David Sauers: Nailing Emory

Since it's to be a joint project, Sauers has been part of an ongoing dialogue with library staff from his first day on campus. The café will be located close to the main library entrance and down one level, with seating for 55 to 65 customers. Presently, there's a Jazzmans kiosk located in the Business School and a co-branded Subconnection/ Jazzmans Café in the Rollins School of Public Health, but the new installation is expected to be busiest during late afternoons, evenings and through the wee hours of the morning.

There's an existing operation in the library that's open 24 hours Sunday through Friday, and 3 p.m. to midnight on Saturdays, so the new Jazzmans' extended hours can be viewed as an additional amenity. "This will be a new location for about eight to 12 of our staff to cover," Sauers says. "We see a real need to provide late-night service and social opportunities—and we stand the chance of being very successful."

Double the revenues: And success is what he sees so far, especially in two critical locations on campus—the DUC, and Dooley's at the Depot. "We've come close to doubling the revenues [compared to prior years]," Sauer points out. "Based on what I know, we're on track to double revenues in the DUC, and I think the branding with Einstein Bagel Brothers is part of that."

Dooley's at The Depot is a 24-hour location that's freestanding and looks like a train station out by the tracks, Sauers explains (in fact, that's its history). "Now it has an updated sound system and plasma TV and there's an outside deck—the whole place has a kind of lived-in feel."

Another operation, Caffe Antico, is a full-service fine dining restaurant that's filled to capacity each day. Located in the Michael C. Carlos Museum of Art, there's seating for 40 as well as take-out business. The question prior to pursuing that business was: Would Sauers and his staff be able to support and improve it? Now, the team is on the museum's preferred caterer list.

"The Carlos Museum has the potential to become a very busy catering location," he says. "We've kept a lot of menu items that were previously well-received—such as cheeseburgers and homemade salad dressings—and added new items such as rosemary-scented eggplant sandwich on a fresh ciabatta roll. Some food is transported from Cox Hall [site of the branded foodcourt] while soups and sandwiches are prepared at the museum in its very small finishing kitchen."

Brand power: Most of Emory's catering comes out of the Cox Hall kitchen, but a solid portion of it also comes from the Einstein Bagel Shop and from Jazzmans, especially coffee and bakery items. Sauers, drawing upon his marketing experience, underscores the additional options available thanks to these retail locations and he takes every opportunity to leverage the power of the brands. He finds that catering offers the chance to showcase services with consistently good high-end functions.
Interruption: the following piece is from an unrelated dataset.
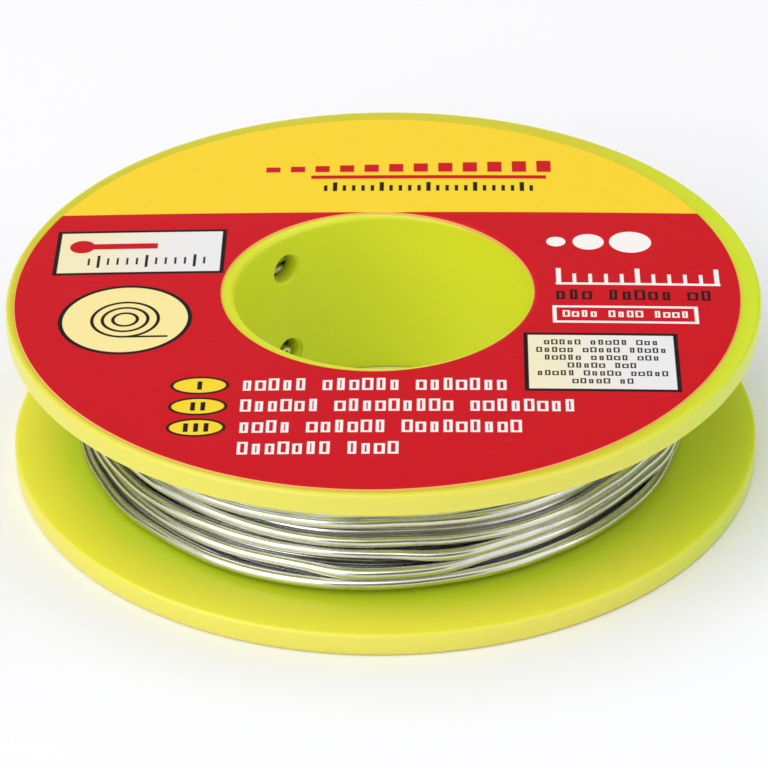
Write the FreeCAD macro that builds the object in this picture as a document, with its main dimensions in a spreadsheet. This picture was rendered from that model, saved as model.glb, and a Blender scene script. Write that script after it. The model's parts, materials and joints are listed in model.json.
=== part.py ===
import FreeCAD, Part
import math
import os

import Sketcher
from FreeCAD import Placement, Rotation, Vector

# Solder wire spool: a moulded spool with a ring label, full of 1 mm flux-cored solder wire.
# Millimetres. +Z is the spool's axis, the origin is the centre of its lower face, and the
# label is on top. The photographed side is -Y. Angles run from +X towards +Y.

# Driving dimensions: name, value, meaning
SIZES = (
    ("spool_height", 15.0, "over both flanges"),
    ("flange_diameter", 62.0, "both flanges"),
    ("flange_thickness", 2.0, "both flanges"),
    ("bore_diameter", 24.5, "spindle bore through the hub"),
    ("hub_wall", 1.5, "wall between bore and winding"),
    ("rim_round", 0.4, "flange edge, outside face"),
    ("lip_round", 0.3, "flange edge, winding side"),
    ("mouth_round", 0.55, "bore mouths"),
    ("hub_foot_round", 0.3, "corner between hub and flange, under the winding"),
    ("anchor_hole_diameter", 2.5, "holes in the hub wall that hold the wire's first end"),
    ("anchor_hole_angle", 132.0, "degrees, place of both holes round the hub"),
    ("anchor_hole_inset", 3.4, "hole centre to the nearer outside face"),
    ("label_thickness", 0.1, "printed film with its glue"),
    ("label_edge_margin", 1.4, "flange edge to label edge, before the label's shift"),
    ("label_hole_margin", 0.55, "bore wall to the label's hole, before the label's shift"),
    ("label_shift_left", 0.47, "how far the label was stuck off centre, towards -X"),
    ("label_shift_front", 0.25, "how far the label was stuck off centre, towards -Y"),
    ("wire_diameter", 1.0, "solder wire"),
    ("flux_core_diameter", 0.36, "flux inside the wire"),
    ("wire_bend_radius", 1.5, "tightest bend, on the wire's centre line"),
    ("unfilled_depth", 6.2, "flange edge down to the outer turns"),
    ("hub_clearance", 0.05, "winding to hub"),
    ("turn_clearance", 0.05, "outer turns to the layers below, and the free end to the turns"),
    ("flange_clearance", 0.1, "first and last turn to their flanges"),
    ("least_turn_gap", 0.42, "least gap between turns of the outer layer"),
    ("turns_start_angle", 135.0, "degrees, where the wire rises into the outer layer"),
    ("tail_climb_angle", 26.0, "degrees that the free end takes to climb onto the turns"),
    ("tail_run_angle", 38.0, "degrees that the free end then runs across the turns"),
    ("tail_drop", 3.6, "how far the free end comes down across the turns"),
    ("start_recess", 0.2, "bore wall to the cut face of the wire's first end"),
)

QUARTER_TURN = 90.0
SAMPLES_PER_ARC = 12
STATES_THAT_FAIL = ("Invalid", "Error")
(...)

"Our catering director, Kathy Lambui—a NACUFS Loyal E. Horton award winner last year—and three executive chefs on campus including one dedicated to catering, along with two catering managers, handle the substantial business," he explains. "All our campus foodservice staff are cross-trained and we cross over and help out all the time. We're fortunate we don't have to rely on an outside service for help."